Speaker 1:Well, and you think that you've forgotten, but the fact matter is, the brain is protecting you, my friend. The brain is a beautiful thing, but the brain without the body, that's even a more beautiful. I mean, like you need both. You don't just need mind. Like we get stuck in the mind and all those things and sometimes then we get stuck in a body. A lot of my clients are stuck in their body, which is why they can't do it. They're like I know, cognitively, this is what I want to do. I know I want to take my business there. I know I want to show up and say these things and yet at the same time I can't do it. And that's the disconnect. And so many people I love that. You know that your thing has been flight right.

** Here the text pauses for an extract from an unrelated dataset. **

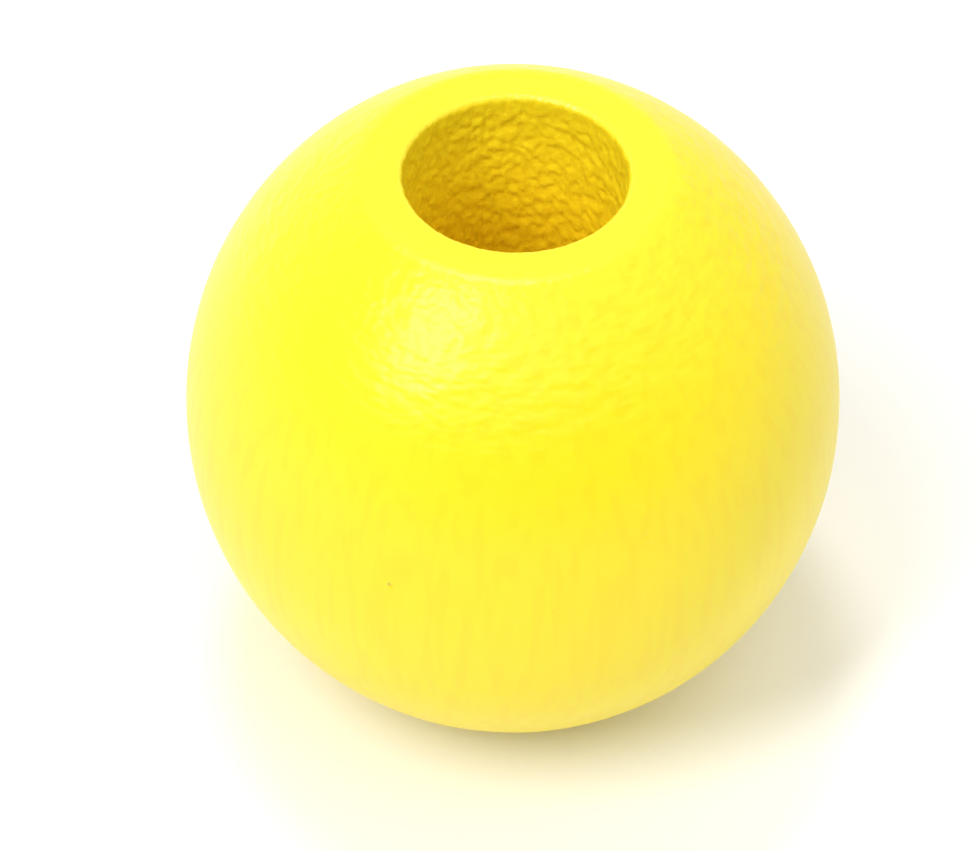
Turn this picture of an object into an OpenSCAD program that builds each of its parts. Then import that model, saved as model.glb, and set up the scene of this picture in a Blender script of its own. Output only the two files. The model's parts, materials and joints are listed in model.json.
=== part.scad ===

Speaker 1:So many of my people have been push, just push through, ignore everything. Everything that's your body is telling you just keep going. You don't stop. You know, and that's what I used to do just push, push, push, push, push, push, push. I mean I remember when I was a small child I would make myself do things like sit absolutely still. Wow, like for as long as I could stand it, not move a muscle, because part of me knew that I would have to do things I never wanted to do in my life, and if I trained myself at a young age to be able to do things that I couldn't stand, I would be successful. Now, how fucked up is that? Wow?
Speaker 2:That is like some deep, deep willpower. Yeah, because Like turning yourself at a young age to just well, I mean to do the things like you said that you didn't want to do, to get through it.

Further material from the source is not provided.